Analyzing the SLMs above one finds that TI's DMD design falls in a group by itself: specular, incoherent between mirrors, tilting, modulating only the amount of light through the optics, and on-off. Most other devices work by diffraction, have multiple states and at least some degree of coherence between adjacent mirrors. We may call these two groups incoherent and coherent modulators. Among coherent modulators, i.e. the SLMs from Micronic, Silicon Light Machines, FhG-IPMS and Lucent, the type of modulation and the type of actuation varies.
A common property of diffractive SLMs is that they are monochromatic. They create darkness through destructive interference and the destructive phase relation is perfect at only one wavelength. Many SLMs can be used for different wavelengths by using one wavelength at a time and tuning the (analog) actuation between different wavelengths.
Diffractive, micromirror arrays typically change the phase of the electric field, its magnitude, or a combination of both when they are actuated. This can be described as a trajectory in the complex plane, the trajectory that the reflected E-field phasor traces in the complex plane when the mirror is gradually activated from relaxed to fully activated. Different applications require or are best served by different trajectories and the trajectory of an SLM can be modified by the methods disclosed, in particular, by creation of height steps and other surface profiles on the mirror surface.
Apply surface profiles with a variety of properties, can be built using the same driving circuits, by only modifying the surface profiles of the micro mirrors.
Still another aspect of the invention is that tilting mirrors can be made into fully complex modulators by means of height steps. Fully complex modulation is known in the art (Florence, J. M., “Full Complex Spatial Filtering with a Phase Mostly DMD”, Proc. SPIE 1558, pp. 487-498 (1991); U.S. Pat. No. 7,227,687).

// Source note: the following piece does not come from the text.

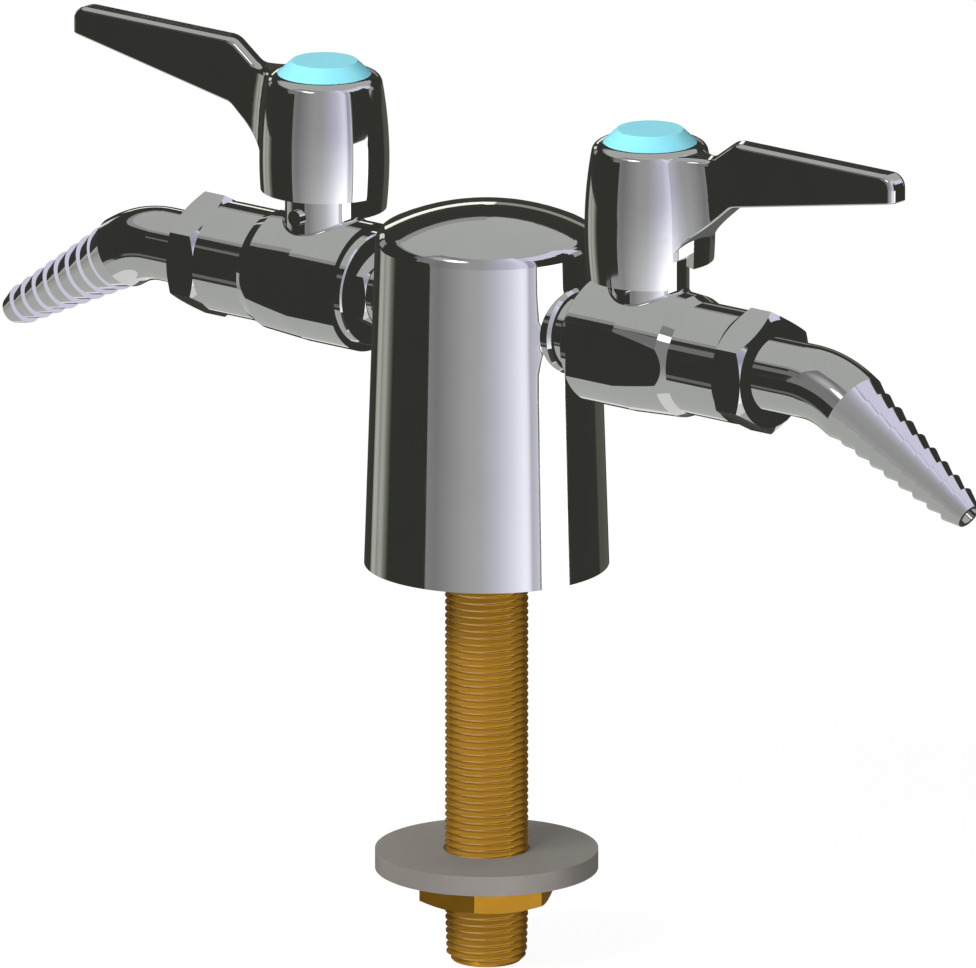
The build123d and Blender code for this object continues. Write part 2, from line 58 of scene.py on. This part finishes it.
# The camera stands 40 degrees to the right of the front, which is 50 degrees from the valves'
# common axis, and looks down 15 degrees. Its lens is very long, so that the far valve looks as
# large as the near one.
picture_width = 0.2491
camera_azimuth = math.radians(-50)
camera_elevation = math.radians(15)
lens = bpy.data.cameras.new("bench_camera")
lens.lens = 1650
lens.sensor_width = 36
lens.clip_end = 200
camera = bpy.data.objects.new("bench_camera", lens)
bpy.context.scene.collection.objects.link(camera)
towards_camera = Vector((
    math.cos(camera_azimuth) * math.cos(camera_elevation),
    math.sin(camera_azimuth) * math.cos(camera_elevation),
    math.sin(camera_elevation),
))
aim = Vector((0.00026, 0.00022, 0.02053))
camera.location = aim + towards_camera * (picture_width * lens.lens / lens.sensor_width)
camera.rotation_euler = (-towards_camera).to_track_quat("-Z", "Y").to_euler()
bpy.context.scene.camera = camera
bpy.context.scene.view_settings.view_transform = "Standard"

# The floor is a wide pale sheet, a hair below the shank's lower end. To the camera it is as white
# as the room, and it keeps a share of its own shading for the shadow.
floor_gap = 0.0002
floor_radius = 12
floor_height = cad_low.z - floor_gap


def room_light(tree, white, shaded):
    """White for the camera, metal and glass, and the plain shading for everything else."""
    paths = tree.nodes.new("ShaderNodeLightPath")
    either = tree.nodes.new("ShaderNodeMath")
    either.operation = "MAXIMUM"
    seen = tree.nodes.new("ShaderNodeMath")
    seen.operation = "MAXIMUM"
    mix = tree.nodes.new("ShaderNodeMixShader")
    tree.links.new(paths.outputs["Is Camera Ray"], either.inputs[0])
    tree.links.new(paths.outputs["Is Glossy Ray"], either.inputs[1])
    tree.links.new(either.outputs[0], seen.inputs[0])
    tree.links.new(paths.outputs["Is Transmission Ray"], seen.inputs[1])
    tree.links.new(seen.outputs[0], mix.inputs[0])
    tree.links.new(shaded, mix.inputs[1])
    tree.links.new(white, mix.inputs[2])
    return mix.outputs[0]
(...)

Texas Instruments' DLP micromirror arrays for digital projectors and digital cinema are reflective micromechanical SLMs. The recent availability of TI's devices on OEM basis has spawned a wide range of industrial applications. TI's micromirrors are non-coherent on-off modulators which essentially turn the light on and off at each mirror. These modulators have been applied with considerable ingenuity to a variety of applications. Some applications are best served by a SLM with a coherent illumination source and, therefore, are not well served by the DMD. The success of the DMD in OEM applications shows the power of the SLM as an optical building block, but there are still large application fields waiting for the ideal SLM to emerge. The SLMs disclosed in this application are intended to advance SLM technology towards usefulness in these other application fields.
Coherent spatial light modulators, which preserve the phase and coherence properties of the light from mirror to mirror, have been used for lithography by Micronic Laser. A diffractive micromirror array is used as an image modulator and to project deep UV light on photoresist, creating a pattern with features as small as 0.1 microns.

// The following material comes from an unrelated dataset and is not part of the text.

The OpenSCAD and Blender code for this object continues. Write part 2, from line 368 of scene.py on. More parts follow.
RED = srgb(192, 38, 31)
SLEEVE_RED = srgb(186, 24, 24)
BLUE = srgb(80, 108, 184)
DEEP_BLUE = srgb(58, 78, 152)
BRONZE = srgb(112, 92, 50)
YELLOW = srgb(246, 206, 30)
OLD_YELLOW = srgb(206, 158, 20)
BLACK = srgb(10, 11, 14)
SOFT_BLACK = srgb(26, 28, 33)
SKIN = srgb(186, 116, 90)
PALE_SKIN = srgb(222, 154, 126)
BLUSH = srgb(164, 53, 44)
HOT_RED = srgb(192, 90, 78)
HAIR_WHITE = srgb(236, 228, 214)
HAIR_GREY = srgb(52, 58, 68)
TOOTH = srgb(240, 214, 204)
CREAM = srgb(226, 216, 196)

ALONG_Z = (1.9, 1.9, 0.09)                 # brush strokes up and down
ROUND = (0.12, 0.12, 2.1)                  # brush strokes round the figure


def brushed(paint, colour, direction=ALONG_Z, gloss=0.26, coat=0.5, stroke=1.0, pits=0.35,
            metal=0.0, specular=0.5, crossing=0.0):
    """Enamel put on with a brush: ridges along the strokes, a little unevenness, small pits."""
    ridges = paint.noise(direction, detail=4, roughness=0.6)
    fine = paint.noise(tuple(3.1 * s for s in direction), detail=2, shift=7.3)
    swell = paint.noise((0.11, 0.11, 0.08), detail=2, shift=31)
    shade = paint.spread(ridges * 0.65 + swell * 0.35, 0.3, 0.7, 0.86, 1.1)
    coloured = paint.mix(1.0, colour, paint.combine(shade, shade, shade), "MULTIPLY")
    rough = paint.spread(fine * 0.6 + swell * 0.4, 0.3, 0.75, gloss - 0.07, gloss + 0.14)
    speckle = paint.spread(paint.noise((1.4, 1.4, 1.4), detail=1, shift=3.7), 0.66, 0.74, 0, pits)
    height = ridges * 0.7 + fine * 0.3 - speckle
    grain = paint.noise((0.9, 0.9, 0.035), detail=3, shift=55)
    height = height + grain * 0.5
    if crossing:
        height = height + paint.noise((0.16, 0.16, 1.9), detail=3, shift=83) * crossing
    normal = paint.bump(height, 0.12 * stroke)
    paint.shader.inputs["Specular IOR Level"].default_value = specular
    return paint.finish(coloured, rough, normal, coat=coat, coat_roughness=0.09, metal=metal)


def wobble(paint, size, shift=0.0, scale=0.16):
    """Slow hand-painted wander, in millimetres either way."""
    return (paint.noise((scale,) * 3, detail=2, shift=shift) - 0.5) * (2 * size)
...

One difference between non-coherent and coherent modulators is the amount of movement. A coherent or diffractive modulator has mirrors which move by a fraction of the wavelength, while non-coherent modulators have mirror flaps which tilt to send the specular reflection in a different direction. The non-coherent modulators tip tens of wavelengths at their edge. A coherent modulator may form a perfect phase surface, while the phase is less well-controlled or not controlled at all in a non-coherent modulator. Good phase control is important in certain applications like holography and wave front correction.
There are two main types of diffractive micromechanical modulators: piston mirrors and tilting mirrors. A piston mirror moves up and down, changing the phase of the light that is reflected from it, while keeping the magnitude of the reflected light constant. A tilting mirror has the opposite properties: it changes the magnitude of the reflected light while keeping its phase constant. These two types have different applications. The piston type is better for beam steering, wave front correction, and holography. The tilting type on the other hand is better for high quality lithography. However, the applications overlap. The piston type can be used to lithography with a more complex rasterization. Moreover, in some applications neither type is perfect, since what is needed is really a fully complex device which can modulate both magnitudes and phases. For example, holography needs a fully complex modulator, and both tilting and piston modulators are approximations. An important property of fully complex modulators is that they can be used to form diffraction patterns close to the optical axis with good suppression of zero-order (i.e. non-diffracted) light and of mirror (a.k.a. conjugate) and higher-order images.